Third: Maybe THIS is the big one after all. Ready? She's 17. Oh yeah, I know, half of those who would ever find out about this would write me off as some sort of freak or pervert, or hey, maybe even a pedophile! Woohoo, that's always a good one to hear! You see now why I keep these things secret? Yes, I have caught flak from almost every single soul I've revealed this to, and heard some of my closest family and friends say that guys like that are disgusting, nasty creeps. Pedos even. Thanks guys!
Fourth: This isn't important, and not even a secret, but hey, haters are just gonna keep hating. Might as well get it all out there, eh? I'm white, she's black. Racists protest and some ill advised and misinformed well meaning people will too. This is one thing that I don't care what anyone thinks about it, It won't hurt me any.

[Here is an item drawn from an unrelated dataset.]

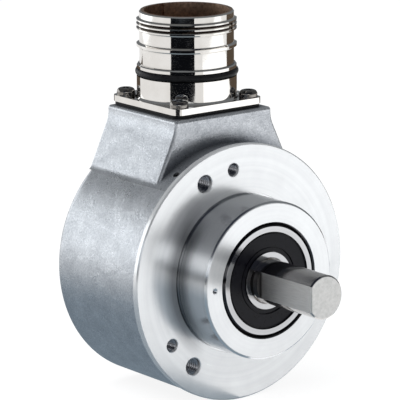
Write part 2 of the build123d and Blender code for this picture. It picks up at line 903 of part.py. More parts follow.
def contact_places(shape):
    outer = on_circle_z(shape, outer_pin_count, outer_pin_circle)
    return outer + on_circle_z(shape, inner_pin_count, inner_pin_circle)


def contact_insert():
    body = round_z(socket_lower_dia - 2 * insert_clearance, insert_bottom_z, insert_seat_z)
    body += round_z(socket_dia - 2 * insert_clearance, insert_seat_z, insert_top_z)
    return body - contact_places(round_z(pin_dia, insert_bottom_z, insert_top_z))


def contact_pin():
    tip_z = rim_z - pin_tip_below_rim
    pin = round_z(pin_dia, contact_board_z - pin_tail, tip_z)
    return fillet(pin.edges().sort_by(Axis.Z)[-1], pin_dia * 0.4)


def contact_board():
    board = round_z(contact_board_dia, contact_board_z, contact_board_top_z)
    return board - contact_places(round_z(pin_dia, contact_board_z, contact_board_top_z))


def snap_ring():
    ring = round_z(socket_dia + snap_ring_section, insert_top_z, insert_top_z + snap_ring_section)
    ring -= round_z(snap_ring_inner_dia, insert_top_z, insert_top_z + snap_ring_section)
    return ring - box_between(
        (-keyway_width, keyway_width),
        (connector_y, connector_y + socket_dia),
        (insert_top_z, insert_top_z + snap_ring_section),
    )


os.makedirs("parts", exist_ok=True)

save(bearing_flange(), "bearing_flange")
save(housing(), "housing")
save(housing_seal(), "housing_seal_ring")
save_group(around_shaft(set_screw(), set_screw_count, set_screw_angle), "housing_set_screws")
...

Now then, hopefully my coming clean with the secrets and ripping off the "digital mask" that we all tend to hide behind online that makes us seem just a little more perfect, will result in others doing the same. It feels good to be open. Give it a shot. If you've been lying or just not sharing the other side of the coin of your life and situation (the latter is what I was guilty of), then I encourage you to share. As a wise man once said: "Be yourself. Those who matter, won't mind. And those who mind, won't matter" (Dr Suess lol).
My pain right now is watching as she sits happily in another's arms. I'm happy that she's happy, and I support her in it, we talk about it. And hey, I'm happy despite it all, but sometimes late at night when I'm alone, it hits me, and I cry or even stay awake all night fearing the worst. I'm writing this as I lie in bed actually. I'll copy and paste it later. It's 2 a.m. and I'm pouring out my heart to a bunch of people who will read this thread. Maybe I'll be well received? Maybe I'll be mocked? Maybe I'll be scorned? Who knows? I for one don't care too much if the reaction is negative, though I do hope it is well received and others follow suit. This is me. Do what you will with it.
Requests concerning replies to this thread:
Please, no flaming. If you gotta hate or criticize, please do so via pm.
Also, please do not offer opinions on what I should do, or how I should handle it. If I wish for advice, I will pm you and ask for it.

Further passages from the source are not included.